Police Scotland seems to be similar to a national law enforcement agency in that it sends in specialized squads for high-profile inquiries. Alan McFarlane heads up Economic Crime Command at the National Crime Agency in London. Eddie Trantor had been in charge of SCRU back in the day. DI Robert “Rab” Chatham was the last cop who looked at the Turquand file. Retired, Chatham is a doorman (a.k.a., bouncer) working for Kenny Arnott, who runs a company supplying doormen to pubs and clubs as well as managing boxers at Kenny’s Gym. Donny Applecross is his current cage fighter. Anna is Kenny’s latest girlfriend. Liz Dolan is Chatham’s significant other.
Morris Gerald “Big Ger” Cafferty used to run Edinburgh. He and Rebus have a long, adversarial “friendship”. Crawfurd Leach is Big Ger’s solicitor.
Darryl Christie is the gangster who now runs Edinburgh, from bookmakers to bars to drugs to SLPs to ??? Gail McKie is his mother; Cal and Joseph are his younger brothers. Hugh Harold “Harry” Hodges is his driver and assistant who keeps an eye on the Devil’s Dram, a nightclub. Diamond Joe’s I and II and Klondyke Alley are betting shops. Daniel “Dandy” Reynolds and Roddy Cape are friends of the younger brothers.

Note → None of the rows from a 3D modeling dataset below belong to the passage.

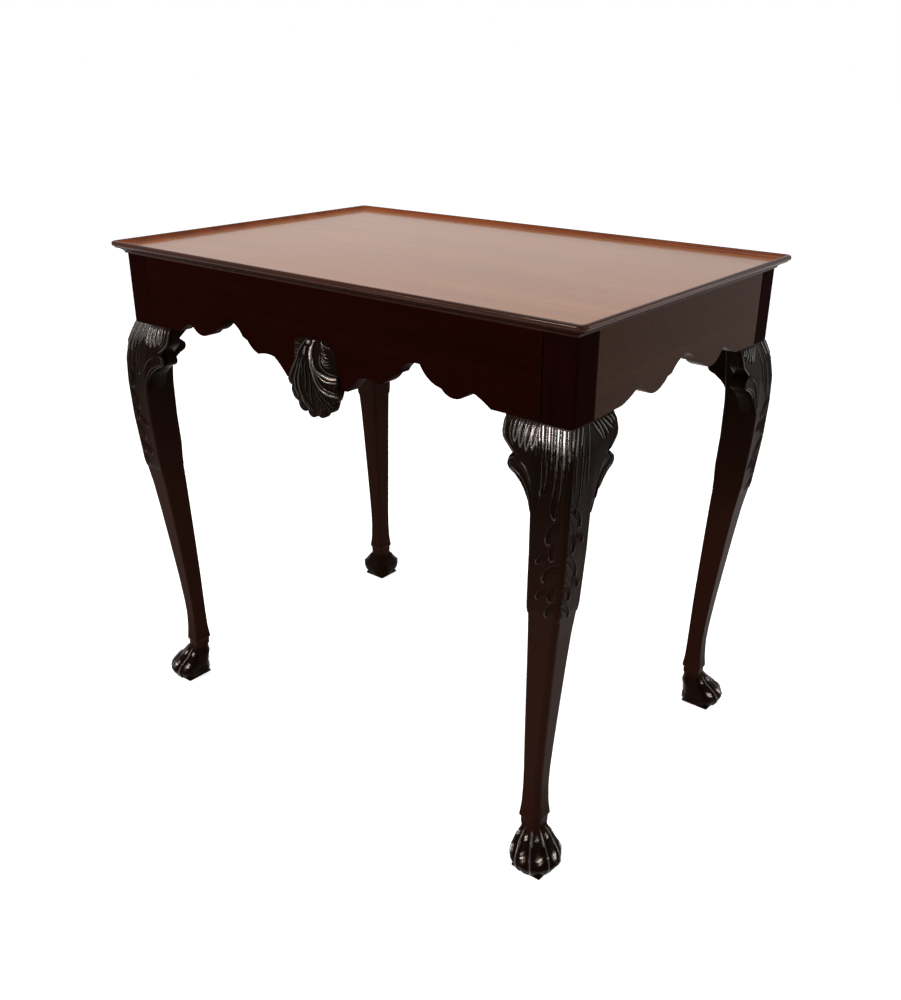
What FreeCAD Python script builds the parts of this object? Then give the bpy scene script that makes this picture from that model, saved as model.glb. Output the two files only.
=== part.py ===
import FreeCAD, Part
import math
import os
from FreeCAD import Vector

# Carved mahogany silver table: a tray top on a shaped frieze and four cabriole legs with paw feet.
# Sizes are in millimetres, +Z is up, and the origin is on the floor under the middle of the table.
# The long side with the shell faces -Y. A place on a leg is given by its inset, the distance in from
# the outer corner of the frieze.

# Overall size
table_length = 832.0
table_width = 552.0
table_height = 752.0

# Tray top: a board with a hollow moulded edge, and a mitred lip planted in a rebate round it
top_overhang = 17.2
board_thickness = 11.1
lip_height = 6.5
lip_width = 15.5
lip_rebate = 1.5
bead_radius = 4.0
lip_corner_radius = 10.0
cove_fillet = 1.4
cove_depth = 8.2

# Frieze rails, tenoned into the posts at the heads of the legs
apron_depth = 102.6
scallop = 36.5
scallop_drop = 4.0
rail_thickness = 22.0
post_width = 44.0
post_arris_radius = 5.0
tenon_thickness = 8.0
tenon_length = 22.0
tenon_root = 6.0
tenon_height = 66.0
tenon_drop = 16.0
cheek_clearance = 0.1
mortise_end_clearance = 1.0

# Cabriole leg: widths of its nearly square section, and insets of the section's middle
knee_width = 52.0
ankle_width = 25.6
knee_inset_x = 14.0
knee_inset_y = 5.5
ankle_inset_x = 40.5
ankle_inset_y = 22.5
leaf_step = 1.7
leaf_end_height = 396.0
ankle_height = 120.0

# Paw foot: collar, neck, five toes carved from one block, and the square pad that they stand on
collar_height = 72.0
collar_width = 31.5
neck_height = 60.0
neck_width = 27.0
foot_inset_x = 29.0
foot_inset_y = 10.5
pad_width = 46.0
pad_thickness = 3.5
toe_count = 5
toe_spread_degrees = 156.0
toe_reach = 37.0
toe_groove = 4.6
heel_reach = 30.0

# Ears: carved brackets glued under the rails on both sides of each knee
ear_length = 90.0
ear_drop = 104.0
ear_end_relief = 9.0
ear_depth = 14.0

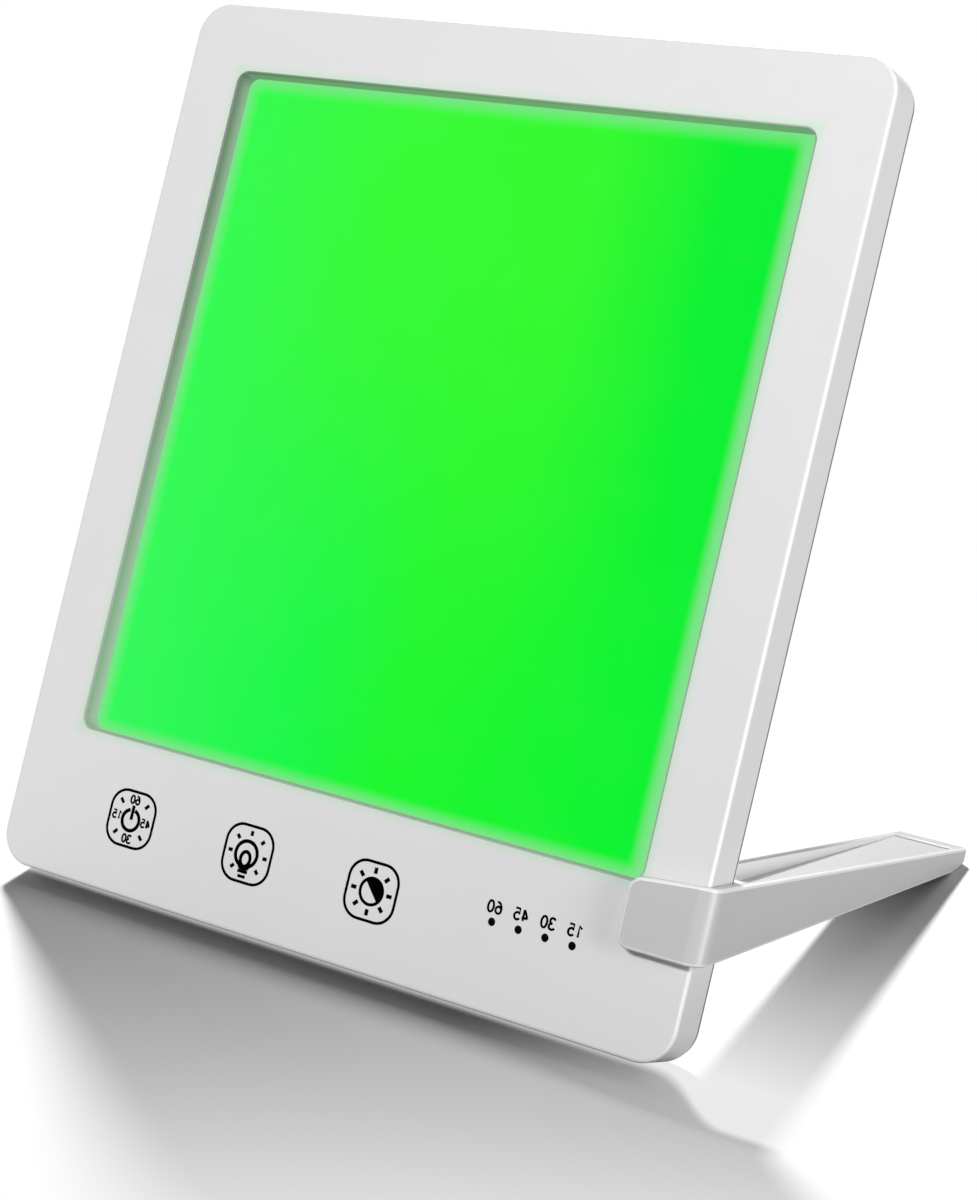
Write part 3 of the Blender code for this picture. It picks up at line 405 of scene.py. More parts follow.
def lit_green(name):
    """The opal sheet lit green: bluer to the left, deeper to the right and paler along its borders."""
    material, tree, where = new_shader(name)
    place = on_panel(tree, where)[1]
    x = place.other("X")
    z = place.other("Z") - WINDOW_MIDDLE
    wander = tree.noise(where, 14.0, 2.0) - 0.5
    across = x / WINDOW_WIDTH + 0.5 + wander * 0.05
    low_green = tree.add("ShaderNodeValToRGB", {"stops": [
        (0.0, (0.036, 0.92, 0.110, 1.0)),
        (0.34, (0.010, 0.91, 0.068, 1.0)),
        (0.54, (0.012, 0.91, 0.027, 1.0)),
        (1.0, (0.002, 0.87, 0.031, 1.0)),
    ]}, {"Fac": across})
    top_green = tree.add("ShaderNodeValToRGB", {"stops": [
        (0.0, (0.034, 0.94, 0.080, 1.0)),
        (0.32, (0.038, 0.94, 0.034, 1.0)),
        (0.66, (0.034, 0.93, 0.027, 1.0)),
        (0.88, (0.001, 0.86, 0.031, 1.0)),
    ]}, {"Fac": across})
    green = tree.mix((z / WINDOW_HEIGHT + 0.5 + wander * 0.1).fade(0.0, 0.9), low_green, top_green)
    left = (WINDOW_WIDTH / 2 + x).fade(-0.001, 0.0046)
    right = (WINDOW_WIDTH / 2 - x).fade(0.0030, 0.0072)
    top = (WINDOW_HEIGHT / 2 - z).fade(-0.001, 0.0046)
    low = (WINDOW_HEIGHT / 2 + z).fade(-0.001, 0.0040)
    cloud = (tree.noise(where, 60.0, 2.0) - 0.5) * 0.08
    glow = tree.mix((1 - left * right * top * low) * 0.95 + cloud, green, (0.22, 0.75, 0.27, 1.0))
    grain = tree.noise(where, 1800.0)
    bump = tree.add("ShaderNodeBump", {}, {"Strength": 0.3, "Distance": 0.00001, "Height": grain})
    set_surface(tree, tree.add(
        "ShaderNodeBsdfPrincipled", {},
        {
            "Base Color": (0.001, 0.02, 0.001, 1.0), "Roughness": 0.6 + (grain - 0.5) * 0.1, "Normal": bump,
            "Specular IOR Level": 0.02, "Emission Color": glow, "Emission Strength": 1.0,
        },
    ))
    return material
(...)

Joe Stark is an old crime boss in Glasgow who is allied with Christie. His closest friends/associates include Walter Grieve and Len Parker. William Crawford “Craw” Shand is a stinky nutter with a record who likes to confess to crimes. Eddie Bates is a small time drug dealer. Alan Tranter is Bates’ solicitor.
Cold Case: October 1978
Maria Turquand, née Frazer, was strangled in her hotel bedroom at the Caley. John Turquand, a banker, had been her workaholic husband. His bank, Brough’s headed by Sir Magnus Brough, catered to old money. Peter Attwood, a playboy wheeler-dealer, had been Maria’s lover at the time. Now he’s married to Jessica.
Anthony and Francesca Brough were Sir Magnus’ grandchildren; their parents, Jimmy and Lisanne Bentley Brough, had died. Julian Greene had been Anthony’s best friend and dating Francesca until he drowned in Grand Cayman. Alison Warbody is now Francesca’s carer. Brough Investment Group and Brough Consulting are Anthony’s companies. Molly Sewell is Brough’s assistant. Aleksander Glushenko, a.k.a., Anton Nazarchuk, a Ukrainian, is with the Russian mafia and a client.
Bruce Collier and his band, Blacksmith, had been playing a gig at Usher Hall and staying at the Caley. Dougie Vaughan is a local musician who had been a friend of Collier’s and one of Maria’s ex-lovers. Vince Brady had been Bruce’s embezzling band manager.
Maxine Dromgoole is an author who wrote The Ends of Justice: Scotland’s Greatest Unsolved Crimes; she’s also Chatham’s lover. Laura Smith is a crime correspondent for the Scotsman. Barry is a punter. Denise is a barmaid. Wilbur Bennett was the reporter with the paper in the Grand Cayman at the time of the drowning. Joseph Beddoes owns a hardware store.
Mitch, Fox’s dad, died in Even Dogs in the Wild, 20. Jude is his ne’er-do-well sister.
The Cover and Title
The cover is a drizzly, misty day in front of a rich man’s house, a fence lined with shrubbery, stone pillars holding a pair of wrought iron gates, ajar, a cobblestone drive inviting you to slip inside. The author’s name and title are on block banners of a light cocoa; the author’s name in black with the title below it in white.
The title could be a sly reference to Big Ger, who’d Rather Be the Devil Rebus knows.